In a video made by ISAF there was a moment when you were at the piano? How well do you play? Do you have any favorite pieces or composers?
I used to play the piano for 8 years and at one point my mum wanted me to become a pianist so I guess I was ok. Now I only play it for fun and not very often. My favourite piece is The Entertainer by Scott Joplin.
How do you balance sailing and education? And what are you studying?
So the story with my education is a big question now. Last year when I was applying to universities I applied to one (actually my sister Julia did my applications for me as I was racing in Hyeres at the World Cup at that time) where I didn’t really expect to get in as you needed really high points to get accepted. Anyways, my final exams went so well that I got into the school (psychology major) and started going in September. It was going well at the beginning because I had time off from sailing but then my winter trainings started and I was never home so I had to let it go. I love sailing way more than psychology so it was a fairly easy decision. Now I am looking for an easier course.

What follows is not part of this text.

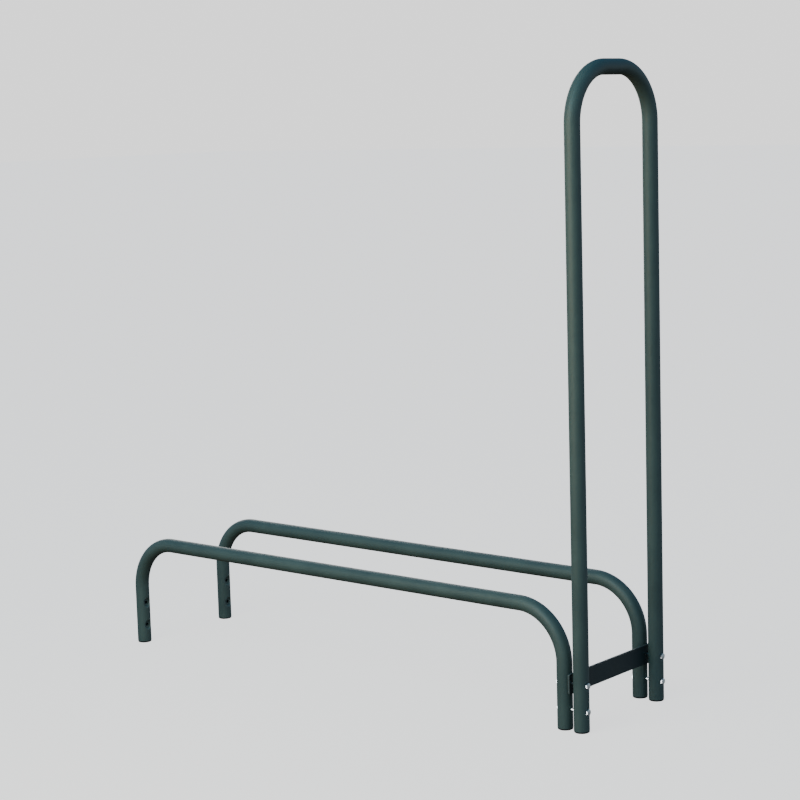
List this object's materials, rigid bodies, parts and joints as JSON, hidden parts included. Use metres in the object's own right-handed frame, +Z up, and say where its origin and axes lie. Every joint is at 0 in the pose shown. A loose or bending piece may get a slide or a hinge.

Do you have any goals in areas outside of sailing?
At the moment I am really focused on my sailing and I don’t really have anything that interests me as much as sailing does. My biggest goal outside sailing right now is to find a university or course which I can complete without harming my sporting career.
There is another sailor from Hungary, Jonatan Vadnai, who sails the Standard Rig and is your age and also sailing at a very high level (finished 2nd in the 2017 Under-21 Worlds and 1st in 2016). Did you know or sail around Jonatan as you were learning to sail? Or did you meet much later?
I met Jonatan when I started sailing the laser and we spent quite some time training and racing together while he was still in the 4.7 and the Radial. We also went to the Youth Olympic Games together and shared many victories. When you go to the worlds and there is one Hungarian boy and one Hungarian girl in the whole fleet and they both win, that’s a really special feeling.
Do you and Jonatan have any shared history other than being from the same country and both sailing a Laser? (Do you have the same coach? Do you train at the same place? etc).
Hell yeah! 🙂 Jonatan and I used to go to the same school and sail at the same club, placed in Balatonfured. We would often go out to train together after school which I think was great for the both of us. This wasn’t for a very long time though, I went to a different school and club at the end of 2013.
It is interesting that Hungary has produced two top Laser sailors of the same age at the same moment in time. Is that just random chance? Was there a great youth program at the time? Or is there something in the drinking water?!
I think that the biggest part is that we were both living at the lake and we could go sailing every day. We both loved the sport so we improved quickly. The other big factor is to have the crazy parents who would buy us boats and send us training and racing abroad just because we were enjoying it so much.
What would you like readers to know about Mária Érdi as a person?
Well, I am not a very serious person, I like to laugh and have fun. I’ve got two great parents, two older sisters, one younger sister and a brother. I love them and I love spending time with them. I love the sea and the mountains and I hate gymming! 😀
You don’t like working out at the gym? Are there particular exercises you dislike? Or do you just want to get out of the gym and go sailing?
Yeah… when I am at the gym I’d much rather be sailing or cycling. I prefer the cardio training much more.
How do you get motivated for training at the gym?
Well, I just start the training and I get motivated along the way.
Do you have any particular “rituals” or routines that you do before going out on the water to compete? Something for good luck or to get yourself ready?
I like to do a 30-minute warm-up every morning on racing days. It wakes me up and prepares my body and mind for the big day.